ESG stands for “environmental, social, and governance,” factors that many investors consider when deciding where to put their money, and a low-key social movement over the last several decades. Now several organizations are driving an anti-ESG counter-movement. Only 37 percent of Americans have even heard of ESG, but among those only five percent of Red view it positively, compared to 45 percent of Blue. This backlash is pressuring the world’s major financial firms to back off some of their net-zero goals in Red states.
The ESG movement has been aggressively drawn into the culture wars at the highest institutional levels. The fossil fuel industry, along with Red politicians like Ron DeSantis, have condemned ESG, increasingly calling it “woke.” A Red investor labeled ESG investing as “more insidious than communism or the Nazis.” And there’s legislation too:
So far in 2023, Republican lawmakers have introduced 165 pieces of anti-ESG legislation in 37 states.
Some leading global asset managers, like Vanguard and BlackRock, have backed off from their net-zero commitments and reinstated support for fossil fuel companies. In contrast, Democrats in Congress are pressuring JPMorgan Chase and Wells Fargo to cut ties with any anti-ESG groups. This controversy reveals the extent to which polarized politics now dictate the flow of money in the world’s largest financial institutions.
Politicians often use insulting or threatening rhetoric against domestic opponents, even though, according to Thomas Zeitzoff’s new book, voters hate it. Yet this might not always be a bad thing for democracy.
Zeitzoff comes to this conclusion by studying social media posts, debates, surveys, news articles, and speeches, with a focus on case studies in Israel, the U.S., and Ukraine. In democracies, he finds that nasty politics follows a similar logic, regardless of where and how they’re used.
Insults, accusations, veiled threats, incitement, and actual violence are distinct tactics.
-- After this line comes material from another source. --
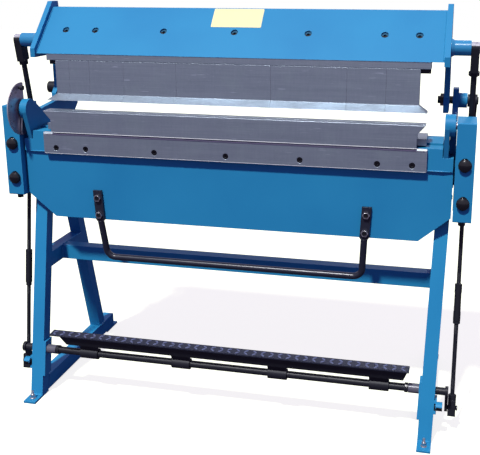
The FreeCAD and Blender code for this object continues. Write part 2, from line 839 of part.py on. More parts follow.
def make_lever():
    """Cranked lever on the pivot shaft, with one pin for the upper rod and one for the lower."""
    hub_start = side_inner_x + side_thick + pivot_boss_length + slip_gap
    x0 = lever_inner_x
    x1 = lever_inner_x + lever_thick
    crook = (crook_y, crook_z)
    body = rod_x(hub_start, x1, pivot_y, pivot_z, lever_hub_radius)
    body = body.fuse(flat_bar((pivot_y, pivot_z), crook, lever_width, x0, x1))
    body = body.fuse(rod_x(x0, x1, crook_y, crook_z, lever_width / 2.0))
    body = body.fuse(flat_bar(crook, (pull_y, pull_z), lever_width, x0, x1))
    for y, z, rod in ((knee_y, knee_z, upper_rod_x), (pull_y, pull_z, lower_rod_x)):
        body = body.fuse(rod_x(x0, x1, y, z, knee_eye_radius))
        body = body.fuse(rod_x(rod - eye_thick / 2.0 - 2.0, x1, y, z, knee_pin_radius))
    return body.cut(rod_x(hub_start, x1, pivot_y, pivot_z, pivot_radius + seat_fit))


def rod_line(foot_point, head_point):
    """Unit vector from one pivot to the next."""
    return (head_point - foot_point).normalize()


def make_upper_rod():
    """Rod end on the stub, lock nut, rod and the eye on the knee pin."""
    x = upper_rod_x
    top = V(x, stub_y, stub_z)
    knee = V(x, knee_y, knee_z)
    down = rod_line(top, knee)
    half = rod_end_width / 2.0
    across = V(0, -down.z, down.y) * (upper_end_depth / 2.0)
    end = top + down * upper_end_length
    block = prism_x([(p.y, p.z) for p in (top + across, end + across, end - across, top - across)],
                    x - half, x + half)
    crown = rod_x(x - half, x + half, stub_y, stub_z, upper_end_depth / 2.0)
    nut = hexagon(end, down, 24.0, 11.0)
    stem = rod_between(end, knee, upper_rod_radius)
    eye = rod_x(x - eye_thick / 2.0, x + eye_thick / 2.0, knee_y, knee_z, knee_eye_radius)
    body = block.fuse(crown).fuse(nut).fuse(stem).fuse(eye)
    body = body.cut(rod_x(x - half, x + half, stub_y, stub_z, stub_pin_radius + running_fit))
    knee_hole = rod_x(x - tube, x + tube, knee_y, knee_z, knee_pin_radius + running_fit)
    flats = 20.0
    waste = box(x - tube, x - eye_thick / 2.0, knee_y - flats, knee_y + flats, knee_z - flats,
                knee_z + flats)
    waste = waste.fuse(box(x + eye_thick / 2.0, x + tube, knee_y - flats, knee_y + flats,
                           knee_z - flats, knee_z + flats))
    return body.cut(knee_hole).cut(waste)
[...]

But like other scholars of aggression and violence, I see different types of nasty politics sharing a core logic.
He believes nasty politics is driven by supply and demand. The most relevant factors influencing public receptivity on the demand side are the level of polarization and the perceived threat from the outgroup. At such times, “voters may view nasty politicians as tougher and better able to protect the in-group.” Yet these same voters, on average, hate nasty politics. Zeitzoff insists that “they aren’t lying when they say they don't like it.”
On the supply side, politicians sometimes use this strategy when they believe it’s their only path to winning. Minority groups or marginalized parties often find this strategy effective.
Nasty politics is the weapon of outsiders and losers. Its effects on democracy are mixed. It can be a legitimate tool for the powerless to grab attention. Or it can be a cynical ploy for incumbents to hold onto power. Nasty politics influences the kinds of politicians who run for office, and its repeated use can turn voters off from politics, and make them less likely to participate. Finally, the potential for actual violence from nasty rhetoric is always lurking in the background.
Nasty Politics’s demand and supply theory offers a new and robust model for predicting when politicians will use nasty politics and how the public might respond.
Quote of the Week
We're pretty uncharitable as a species. If you ask somebody about a deeply held position they have, “Why do people disagree with you about this?” the answer that you're probably going to get is “Well, they disagree with me about this because they're ignorant.” And if they're not ignorant, then they're stupid. And if they're not stupid, well, then they're brainwashed. And if they're not brainwashed, then they're evil. And it usually goes in that order.